Today’s Gospel reading is one such discourse which forms part of what is known as ‘the Book of Glory’ which begins with chapter 13 and ends at chapter 20. This prepares us for the narrative of the Passion, death and Resurrection. The Gospel focus is on the ‘hour of glorification’ when Jesus returns to the Father at the Crucifixion’. It is the glorification of the Word for the world.
How, though, do we locate the glory in our everyday human experience? In his book entitled ‘Understanding Doctrine’ Alister McGrath refers to a sermon entitled ‘the Weight of Glory’ preached at Oxford in 1941 by C. S. Lewis.

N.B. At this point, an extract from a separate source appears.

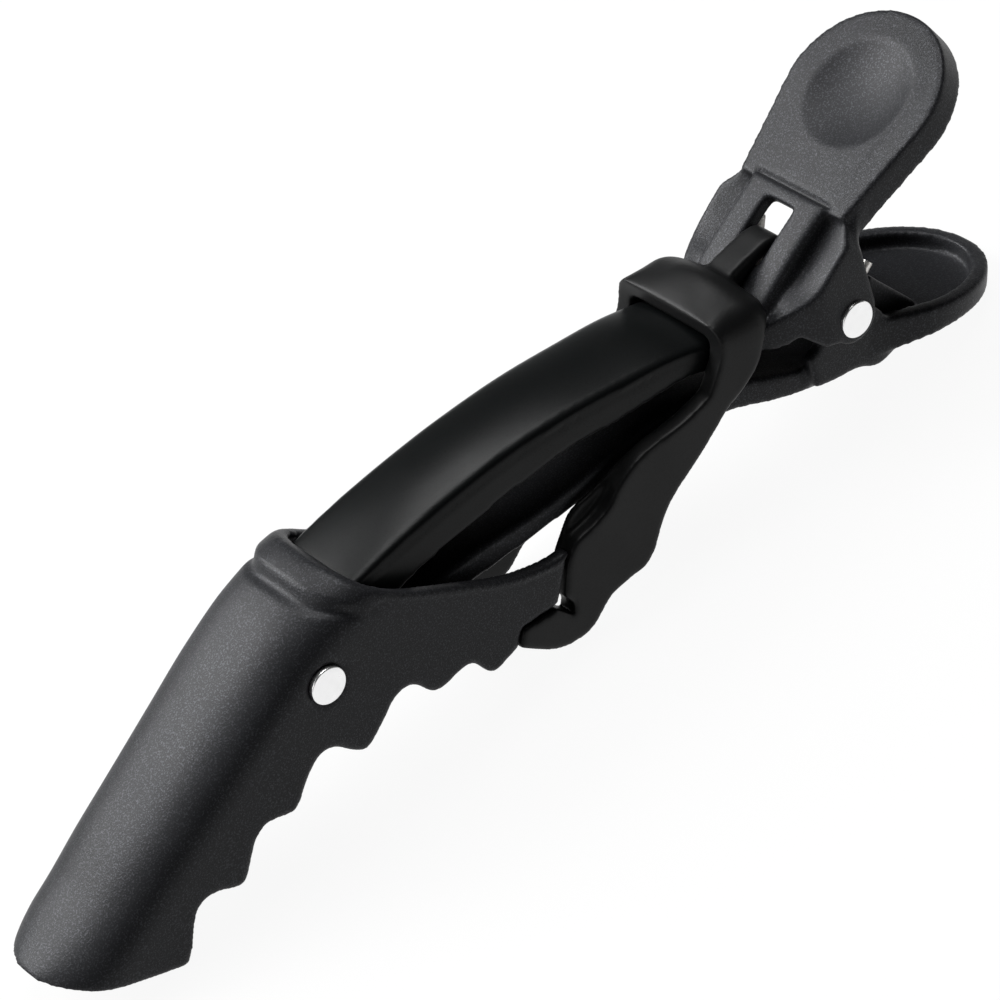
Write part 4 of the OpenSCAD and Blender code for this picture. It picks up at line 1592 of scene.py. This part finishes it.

In this sermon, Lewis spoke of ‘a desire which no natural happiness will satisfy’. Lewis argued that this sense of longing points to its origin and its fulfilment in God himself. As Augustine of Hippo had written centuries earlier: ‘You have made us for yourself, O Lord, and our hearts are restless until they find their rest in you’. I take this to mean that only when we have found our rest in God can we experience the full glory of God. In the meantime we can glimpse at this glory in God’s creation all around us and in the love of one another.
So let us walk on together until we find our rest in God. As it is Rogation Sunday, and mindful of the warnings of Climate Extinction Rebellion, let us while we walk on ask God to bless the fruits of the earth and keep us from destroying them.